▶ **AIM OF THE EXERCISE**:
Each line below is to be written out in full, exactly as shown.

▬▬▬▬▬▬▬▬▬▬

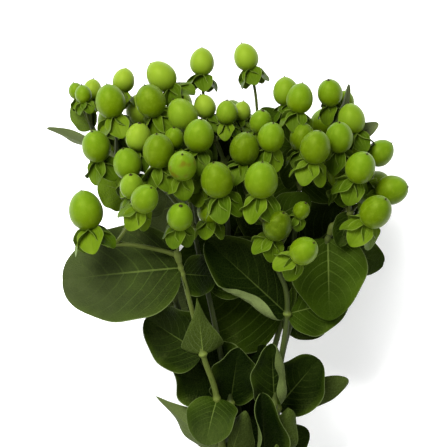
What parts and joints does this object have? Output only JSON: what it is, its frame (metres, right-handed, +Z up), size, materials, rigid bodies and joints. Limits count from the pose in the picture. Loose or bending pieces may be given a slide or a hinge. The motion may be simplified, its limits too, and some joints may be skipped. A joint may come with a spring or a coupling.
{
  "type": "hypericum berry stem bunch",
  "caption": "Cut bunch of leafy hypericum stems with sprays of green berries, tied with a rubber band and lying on its side.",
  "frame": {"origin": "under the middle of the bunch, on the surface it lies on", "axes": "+Y from the cut ends to the berries, +Z up, +X to the right as seen from above with the berries away from the viewer"},
  "size_m": [0.1446, 0.4008, 0.0954],
  "materials": {
    "leaf": "semi-matte dark green leaf with paler veins and margin",
    "stalk": "satin olive-green stalk",
    "berry": "satin yellow-green berry",
    "sepal": "matte light green sepal with pale parallel veins",
    "band": "plain tan rubber"
  },
  "bodies": {
    "root": {"stem_a_leafy": "leaf", "stem_a_berries": "berry", "stem_b_leafy": "leaf", "stem_b_berries": "berry", "stem_c_leafy": "leaf", "stem_c_berries": "berry", "stem_d_leafy": "leaf", "stem_d_berries": "berry", "stem_e_leafy": "leaf", "stem_e_berries": "berry", "stem_f_leafy": "leaf", "stem_f_berries": "berry", "stem_g_leafy": "leaf", "stem_g_berries": "berry", "stem_h_leafy": "leaf", "stem_h_berries": "berry", "rubber_band": "band"}
  },
  "joints": []
}
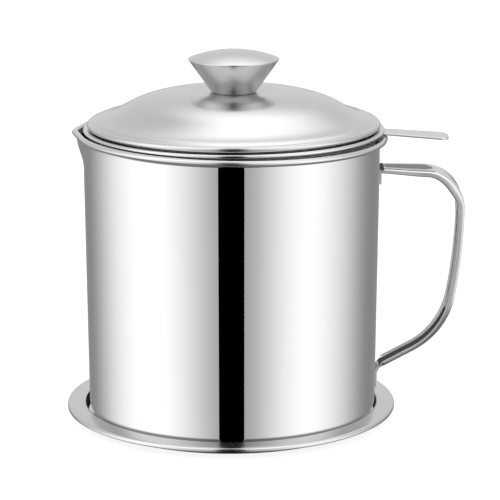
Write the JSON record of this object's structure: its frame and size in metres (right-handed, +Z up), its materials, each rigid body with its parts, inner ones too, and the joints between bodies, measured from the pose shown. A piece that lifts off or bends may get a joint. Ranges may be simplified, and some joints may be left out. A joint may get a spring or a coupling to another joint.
{
  "type": "bacon grease container",
  "caption": "Steel grease keeper: pouring pot with a strap handle, drop-in mesh strainer with a lift tab, domed lid with a hollow knob, and a drip tray.",
  "frame": {"origin": "on the pot's axis, in the plane that the drip tray rests on", "axes": "+Z up along the pot's axis, +X towards the handle and the strainer's lift tab, -X towards the pouring spout"},
  "size_m": [0.1738, 0.1448, 0.1613],
  "materials": {
    "mirror_steel": "mirror-polished stainless steel",
    "handle_steel": "polished stainless steel",
    "rim_steel": "bright stainless steel",
    "satin_steel": "fine satin stainless steel, spun",
    "tray_steel": "satin stainless steel, spun in rings",
    "mesh_wire": "woven stainless wire",
    "zinc_steel": "zinc-plated steel"
  },
  "bodies": {
    "tray": {"drip_tray": "tray_steel"},
    "pot": {"pot_body": "mirror_steel", "pot_handle": "handle_steel"},
    "strainer": {"strainer_collar": "rim_steel", "strainer_tab": "rim_steel", "strainer_mesh": "mesh_wire", "mesh_hoop": "rim_steel"},
    "lid": {"lid_shell": "satin_steel", "knob_cone": "satin_steel", "knob_cap": "satin_steel", "knob_nut": "zinc_steel", "knob_flat_washer": "zinc_steel", "knob_spring_washer": "zinc_steel", "knob_screw": "zinc_steel"}
  },
  "joints": [
    {"name": "pot_lift", "type": "slide", "parent": "tray", "child": "pot", "axis": [0, 0, 1], "range_m": [0, 0.03]},
    {"name": "strainer_lift", "type": "slide", "parent": "pot", "child": "strainer", "axis": [0, 0, 1], "range_m": [0, 0.08]},
    {"name": "lid_lift", "type": "slide", "parent": "strainer", "child": "lid", "axis": [0, 0, 1], "range_m": [0, 0.05]}
  ]
}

▬▬▬▬▬▬▬▬▬▬

▶ **RESPONSE TO THE TASK**:
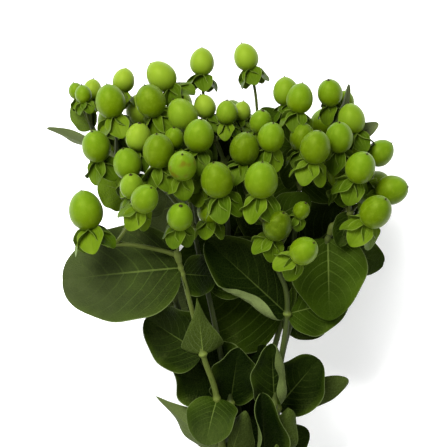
What parts and joints does this object have? Output only JSON: what it is, its frame (metres, right-handed, +Z up), size, materials, rigid bodies and joints. Limits count from the pose in the picture. Loose or bending pieces may be given a slide or a hinge. The motion may be simplified, its limits too, and some joints may be skipped. A joint may come with a spring or a coupling.
{
  "type": "hypericum berry stem bunch",
  "caption": "Cut bunch of leafy hypericum stems with sprays of green berries, tied with a rubber band and lying on its side.",
  "frame": {"origin": "under the middle of the bunch, on the surface it lies on", "axes": "+Y from the cut ends to the berries, +Z up, +X to the right as seen from above with the berries away from the viewer"},
  "size_m": [0.1446, 0.4008, 0.0954],
  "materials": {
    "leaf": "semi-matte dark green leaf with paler veins and margin",
    "stalk": "satin olive-green stalk",
    "berry": "satin yellow-green berry",
    "sepal": "matte light green sepal with pale parallel veins",
    "band": "plain tan rubber"
  },
  "bodies": {
    "root": {"stem_a_leafy": "leaf", "stem_a_berries": "berry", "stem_b_leafy": "leaf", "stem_b_berries": "berry", "stem_c_leafy": "leaf", "stem_c_berries": "berry", "stem_d_leafy": "leaf", "stem_d_berries": "berry", "stem_e_leafy": "leaf", "stem_e_berries": "berry", "stem_f_leafy": "leaf", "stem_f_berries": "berry", "stem_g_leafy": "leaf", "stem_g_berries": "berry", "stem_h_leafy": "leaf", "stem_h_berries": "berry", "rubber_band": "band"}
  },
  "joints": []
}
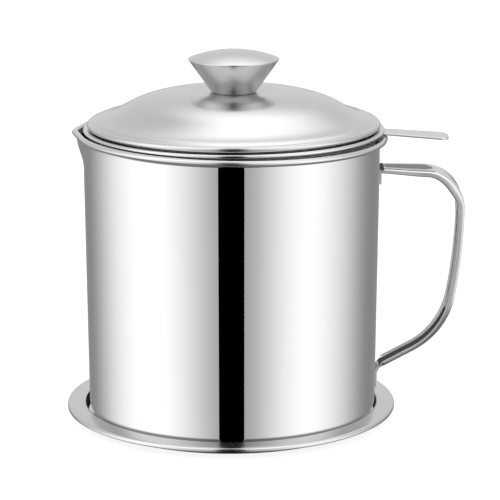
Write the JSON record of this object's structure: its frame and size in metres (right-handed, +Z up), its materials, each rigid body with its parts, inner ones too, and the joints between bodies, measured from the pose shown. A piece that lifts off or bends may get a joint. Ranges may be simplified, and some joints may be left out. A joint may get a spring or a coupling to another joint.
{
  "type": "bacon grease container",
  "caption": "Steel grease keeper: pouring pot with a strap handle, drop-in mesh strainer with a lift tab, domed lid with a hollow knob, and a drip tray.",
  "frame": {"origin": "on the pot's axis, in the plane that the drip tray rests on", "axes": "+Z up along the pot's axis, +X towards the handle and the strainer's lift tab, -X towards the pouring spout"},
  "size_m": [0.1738, 0.1448, 0.1613],
  "materials": {
    "mirror_steel": "mirror-polished stainless steel",
    "handle_steel": "polished stainless steel",
    "rim_steel": "bright stainless steel",
    "satin_steel": "fine satin stainless steel, spun",
    "tray_steel": "satin stainless steel, spun in rings",
    "mesh_wire": "woven stainless wire",
    "zinc_steel": "zinc-plated steel"
  },
  "bodies": {
    "tray": {"drip_tray": "tray_steel"},
    "pot": {"pot_body": "mirror_steel", "pot_handle": "handle_steel"},
    "strainer": {"strainer_collar": "rim_steel", "strainer_tab": "rim_steel", "strainer_mesh": "mesh_wire", "mesh_hoop": "rim_steel"},
    "lid": {"lid_shell": "satin_steel", "knob_cone": "satin_steel", "knob_cap": "satin_steel", "knob_nut": "zinc_steel", "knob_flat_washer": "zinc_steel", "knob_spring_washer": "zinc_steel", "knob_screw": "zinc_steel"}
  },
  "joints": [
    {"name": "pot_lift", "type": "slide", "parent": "tray", "child": "pot", "axis": [0, 0, 1], "range_m": [0, 0.03]},
    {"name": "strainer_lift", "type": "slide", "parent": "pot", "child": "strainer", "axis": [0, 0, 1], "range_m": [0, 0.08]},
    {"name": "lid_lift", "type": "slide", "parent": "strainer", "child": "lid", "axis": [0, 0, 1], "range_m": [0, 0.05]}
  ]
}